## Short exercise
In the listing below, find the line with "lower_radius = 177.8", then repeat exactly every line from the top through that one.

## Dataset section
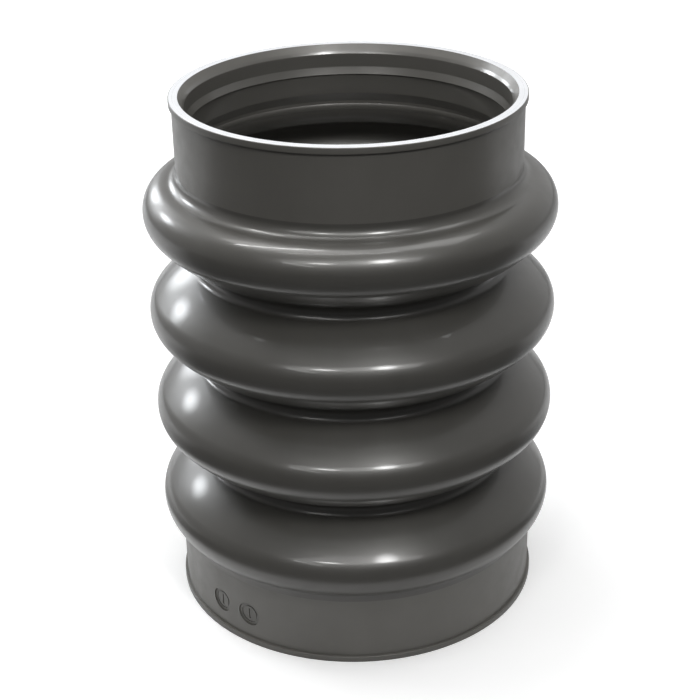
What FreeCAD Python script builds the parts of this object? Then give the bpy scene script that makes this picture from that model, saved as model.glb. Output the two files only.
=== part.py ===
import FreeCAD
import Part
import math
import os

os.makedirs("parts", exist_ok=True)

# Overall sizes, millimetres. z = 0 is the bottom face, +Z is the pipe axis.
total_height = 509.0
wall = 6.3
upper_radius = 161.95
lower_radius = 177.8

# Convolutions: full round crests and tight round roots, joined by slightly convex tangent flanks.
convolutions = 4
pitch = 100.6
first_crest_z = 100.5
crest_radius = 195.0
crest_arc = 26.0
flank_arc = 120.0
root_radius = 149.0
root_arc = 8.0
upper_fillet = 11.0
lower_fillet = 6.0

# Seams, ground flush outside.
seam_half = 3.0
attachment_depth = 62.0
attachment_width = 6.0
attachment_bead = 0.8

# End rings: an outward lip, a flat machined face and a bevelled mouth.
lip_height = 6.0
lip_out = 2.5
edge_break = 0.6
mouth_bevel_depth = 8.9
mouth_step = 5.65

# Seat rings inside each cuff.
seat_bevel_start = 21.8
seat_bevel_end = 28.9
seat_step = 2.8
seat_undercut = 2.0
seat_undercut_end = 29.7
seat_land_end = 49.3
seat_end = 59.0

# Screwed port plugs in the lower cuff, angles measured from -Y towards -X.
plug_radius = 12.2
plug_clearance = 0.1
plug_z = 31.5
plug_angles = (36.5, 48.5)
plug_face_drop = 1.6
plug_groove_outer = 9.4
plug_groove_inner = 8.0
plug_groove_depth = 0.6
plug_slot_width = 1.8
plug_slot_depth = 0.8
plug_slot_length = 11.0

# Derived circle centres and tangent angles of the convolution profile.
crest_centre_r = crest_radius - crest_arc
root_centre_r = root_radius + root_arc
centre_gap = math.hypot(root_centre_r - crest_centre_r, pitch / 2)
centre_lean = math.atan2(pitch / 2, root_centre_r - crest_centre_r)
flank_gap = flank_arc - crest_arc
tangent_square = (flank_arc + root_arc) ** 2 - flank_gap ** 2 - centre_gap ** 2
crest_end = centre_lean - math.acos(tangent_square / (2 * flank_gap * centre_gap))
flank_centre_r = crest_centre_r - flank_gap * math.cos(crest_end)
flank_drop = flank_gap * math.sin(crest_end)
flank_end = math.atan2(pitch / 2 + flank_drop, root_centre_r - flank_centre_r)


def crest_z(index):
    return first_crest_z + index * pitch


def root_z(index):
    return first_crest_z + (index + 0.5) * pitch


def vec(r, z):
    return FreeCAD.Vector(r, 0, z)


def revolve(edges):
    face = Part.Face(Part.Wire(edges))
    solid = face.revolve(FreeCAD.Vector(0, 0, 0), FreeCAD.Vector(0, 0, 1), 360)
    if solid.ShapeType != "Solid":
        solid = Part.Solid(Part.Shell(solid.Faces))
    if solid.Volume < 0:
        solid.reverse()
    return solid


def polygon_ring(points):
    closed = list(points) + [points[0]]
    edges = []
    for a, b in zip(closed[:-1], closed[1:]):
        edges.append(Part.LineSegment(vec(*a), vec(*b)).toShape())
    return revolve(edges)


def on_circle(centre, radius, angle):
    return (centre[0] + radius * math.cos(angle), centre[1] + radius * math.sin(angle))


def arc_edge(centre, radius, start, end):
    middle = (start + end) / 2
    p0 = vec(*on_circle(centre, radius, start))
    p1 = vec(*on_circle(centre, radius, middle))
    p2 = vec(*on_circle(centre, radius, end))
    return Part.Arc(p0, p1, p2).toShape()


def line_edge(a, b):
    return Part.LineSegment(vec(*a), vec(*b)).toShape()


def seam_angle(radius):
    """Angle on a circle at which the edge of a seam stands off its middle."""
    return math.asin(seam_half / radius)


def close_band(outer, inner):
    """Ring solid between an outer and an inner chain of edges that run the same way."""
    start = Part.LineSegment(inner[0].Vertexes[0].Point, outer[0].Vertexes[0].Point).toShape()
    end = Part.LineSegment(outer[-1].Vertexes[-1].Point, inner[-1].Vertexes[-1].Point).toShape()
    return revolve(Part.__sortEdges__([start, end] + outer + inner))


def flank_to_root(index, sign, inset):
    """Crest, flank and root arcs; sign +1 climbs, -1 descends; inset is the depth below the outside."""
    crest = (crest_centre_r, crest_z(index))
    flank = (flank_centre_r, crest[1] - sign * flank_drop)
    root = (root_centre_r, crest[1] + sign * pitch / 2)
    return [
        arc_edge(crest, crest_arc - inset, sign * seam_angle(crest_arc - inset), sign * crest_end),
        arc_edge(flank, flank_arc - inset, sign * crest_end, sign * flank_end),
        arc_edge(root, root_arc + inset, sign * (flank_end - math.pi),
                 sign * (seam_angle(root_arc + inset) - math.pi)),
    ]


def neck_to_cuff(index, sign, inset):
    """Crest arc, fillet and straight foot of the end convolutions, down to the attachment seam."""
    cuff_radius = upper_radius if sign > 0 else lower_radius
    fillet = upper_fillet if sign > 0 else lower_fillet
    crest = (crest_centre_r, crest_z(index))
    neck_r = cuff_radius + fillet
    rise = math.sqrt((crest_arc + fillet) ** 2 - (neck_r - crest_centre_r) ** 2)
    neck = (neck_r, crest[1] + sign * rise)
    meet = math.atan2(rise, neck_r - crest_centre_r)
    foot_z = end_height(attachment_depth + attachment_width, sign > 0)
    foot_r = cuff_radius - inset
    return [
        arc_edge(crest, crest_arc - inset, sign * seam_angle(crest_arc - inset), sign * meet),
        arc_edge(neck, fillet + inset, sign * (meet - math.pi), -sign * math.pi),
        line_edge((foot_r, neck[1]), (foot_r, foot_z)),
    ]


def half_shell(index, upward):
    """One pressed half of a convolution, from the seam at its crest to the seam at its root or cuff."""
    sign = 1 if upward else -1
    end_index = convolutions - 1 if upward else 0
    chain = neck_to_cuff if index == end_index else flank_to_root
    return close_band(chain(index, sign, 0), chain(index, sign, wall))


def crest_seam(index):
    """Narrow ring that closes the two halves of a convolution at its crest."""
    crest = (crest_centre_r, crest_z(index))
    outer = seam_angle(crest_arc)
    inner = seam_angle(crest_arc - wall)
    return close_band([arc_edge(crest, crest_arc, -outer, outer)],
                      [arc_edge(crest, crest_arc - wall, -inner, inner)])


def root_seam(index):
    """Narrow ring that joins one convolution to the next at the root."""
    root = (root_centre_r, root_z(index))
    outer = seam_angle(root_arc)
    inner = seam_angle(root_arc + wall)
    return close_band([arc_edge(root, root_arc, math.pi - outer, math.pi + outer)],
                      [arc_edge(root, root_arc + wall, math.pi - inner, math.pi + inner)])


def end_height(depth, top):
    return total_height - depth if top else depth


def end_ring(radius, top):
    """Lip ring with the flat end face, its broken outer edge and the bevelled mouth."""
    inner = radius - wall
    lip = radius + lip_out
    rings = [
        (inner, 0),
        (lip - edge_break, 0),
        (lip, edge_break),
        (lip, lip_height),
        (inner - mouth_step * lip_height / mouth_bevel_depth, lip_height),
    ]
    return polygon_ring([(r, end_height(d, top)) for r, d in rings])


def seat_ring(radius, top):
    """Stepped ring inside the cuff: a straight land, a bevel to a rib, a long land and a tapered end."""
    inner = radius - wall
    land = inner - mouth_step
    rib = land - seat_step
    back = rib + seat_undercut
    rings = [
        (inner, lip_height),
        (inner - mouth_step * lip_height / mouth_bevel_depth, lip_height),
        (land, mouth_bevel_depth),
        (land, seat_bevel_start),
        (rib, seat_bevel_end),
        (back, seat_undercut_end),
        (back, seat_land_end),
        (inner, seat_end),
    ]
    return polygon_ring([(r, end_height(d, top)) for r, d in rings])


def cuff(radius, top):
    """Plain pipe between the lip ring and the attachment seam."""
    inner = radius - wall
    rings = [
        (inner, lip_height),
        (radius, lip_height),
        (radius, attachment_depth),
        (inner, attachment_depth),
    ]
    return polygon_ring([(r, end_height(d, top)) for r, d in rings])


def attachment_seam(radius, top):
    """Seam between cuff and bellows: flush outside, a rounded bead inside."""
    inner = radius - wall
    near = end_height(attachment_depth, top)
    far = end_height(attachment_depth + attachment_width, top)
    bead_top = vec(inner - attachment_bead, (near + far) / 2)
    bead = Part.Arc(vec(inner, far), bead_top, vec(inner, near)).toShape()
    edges = [
        line_edge((inner, near), (radius, near)),
        line_edge((radius, near), (radius, far)),
        line_edge((radius, far), (inner, far)),
        bead,
    ]
    return revolve(Part.__sortEdges__(edges))


def plug_frame(angle):
    """Outward direction of a port, angle in degrees from -Y towards -X."""
    turn = math.radians(angle)
    return FreeCAD.Vector(-math.sin(turn), -math.cos(turn), 0)


def radial_cylinder(angle, radius, start, end):
    out = plug_frame(angle)
    base = out * start + FreeCAD.Vector(0, 0, plug_z)
    return Part.makeCylinder(radius, end - start, base, out)


def port_plug(angle):
    """Sunk screwed plug with a shallow ring groove and a plain screwdriver slot."""
    face = lower_radius - plug_face_drop
    back = lower_radius - wall
    body = radial_cylinder(angle, plug_radius, back, face)
    groove = radial_cylinder(angle, plug_groove_outer, face - plug_groove_depth, face + 1)
    dial = radial_cylinder(angle, plug_groove_inner, face - plug_groove_depth, face + 1)
    slot = Part.makeBox(plug_slot_width, plug_slot_depth + 1, plug_slot_length)
    slot.translate(FreeCAD.Vector(-plug_slot_width / 2, -face - 1, plug_z - plug_slot_length / 2))
    slot.rotate(FreeCAD.Vector(0, 0, 0), FreeCAD.Vector(0, 0, 1), -angle)
    return body.cut(groove.cut(dial)).cut(slot)


def lower_cuff_with_ports():
    shape = cuff(lower_radius, False)
    for angle in plug_angles:
        radius = plug_radius + plug_clearance
        hole = radial_cylinder(angle, radius, lower_radius - wall - 2, lower_radius + 2)
        shape = shape.cut(hole)
    return shape


nodes = {}
nodes["lower_end_ring"] = end_ring(lower_radius, False)
nodes["lower_seat_ring"] = seat_ring(lower_radius, False)
nodes["lower_cuff"] = lower_cuff_with_ports()
nodes["lower_attachment_seam"] = attachment_seam(lower_radius, False)
for number, angle in enumerate(plug_angles, 1):
    nodes[f"port_plug_{number}"] = port_plug(angle)
for index in range(convolutions):
    nodes[f"lower_shell_{index + 1}"] = half_shell(index, False)
    nodes[f"crest_seam_{index + 1}"] = crest_seam(index)
    nodes[f"upper_shell_{index + 1}"] = half_shell(index, True)
for index in range(convolutions - 1):
    nodes[f"root_seam_{index + 1}"] = root_seam(index)
nodes["upper_attachment_seam"] = attachment_seam(upper_radius, True)
nodes["upper_cuff"] = cuff(upper_radius, True)
nodes["upper_seat_ring"] = seat_ring(upper_radius, True)
nodes["upper_end_ring"] = end_ring(upper_radius, True)

for name, shape in nodes.items():
    solids = shape.Solids
    box = shape.BoundBox
    print(f"{name:24s} solids {len(solids)} valid {shape.isValid()} volume {shape.Volume:10.0f} "
          f"r {box.XMax:7.2f} z {box.ZMin:7.2f} {box.ZMax:7.2f}")
    shape.exportStep(f"parts/{name}.step")
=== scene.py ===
import bpy
import bmesh
import math
from mathutils import Matrix, Vector


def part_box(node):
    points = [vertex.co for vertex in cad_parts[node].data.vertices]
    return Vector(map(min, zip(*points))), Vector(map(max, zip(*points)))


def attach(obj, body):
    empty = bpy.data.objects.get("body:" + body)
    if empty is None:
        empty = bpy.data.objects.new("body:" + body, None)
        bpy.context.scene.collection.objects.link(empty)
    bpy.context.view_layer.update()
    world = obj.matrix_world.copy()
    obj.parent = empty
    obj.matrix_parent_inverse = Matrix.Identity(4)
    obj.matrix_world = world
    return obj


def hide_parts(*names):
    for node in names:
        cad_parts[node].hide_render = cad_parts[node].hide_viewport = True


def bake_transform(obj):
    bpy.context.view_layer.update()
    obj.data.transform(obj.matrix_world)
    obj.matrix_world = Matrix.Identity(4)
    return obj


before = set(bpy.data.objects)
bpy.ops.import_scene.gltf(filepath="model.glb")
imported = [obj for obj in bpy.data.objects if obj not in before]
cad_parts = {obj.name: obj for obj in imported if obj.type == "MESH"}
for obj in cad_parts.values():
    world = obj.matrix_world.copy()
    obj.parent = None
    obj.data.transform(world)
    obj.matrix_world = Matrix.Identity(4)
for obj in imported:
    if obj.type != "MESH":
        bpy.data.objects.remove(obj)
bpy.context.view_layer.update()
print("frame loaded")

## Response
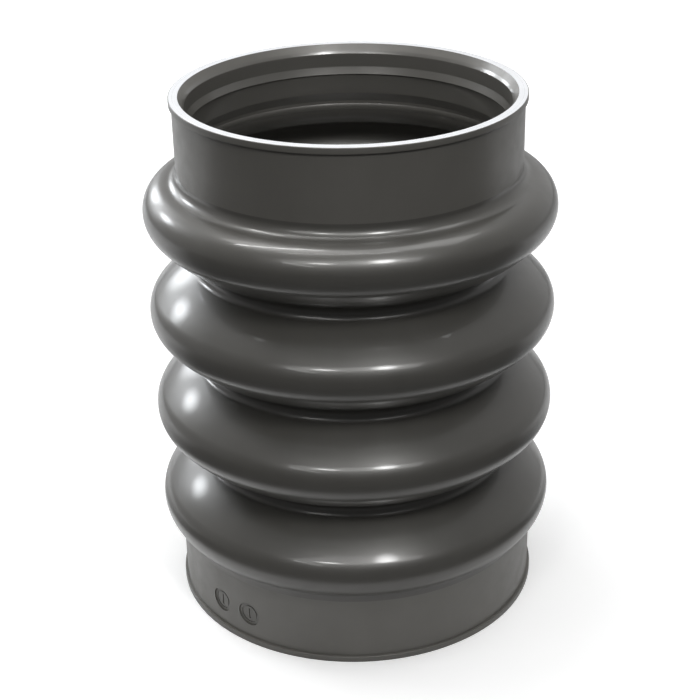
What FreeCAD Python script builds the parts of this object? Then give the bpy scene script that makes this picture from that model, saved as model.glb. Output the two files only.
=== part.py ===
import FreeCAD
import Part
import math
import os

os.makedirs("parts", exist_ok=True)

# Overall sizes, millimetres. z = 0 is the bottom face, +Z is the pipe axis.
total_height = 509.0
wall = 6.3
upper_radius = 161.95
lower_radius = 177.8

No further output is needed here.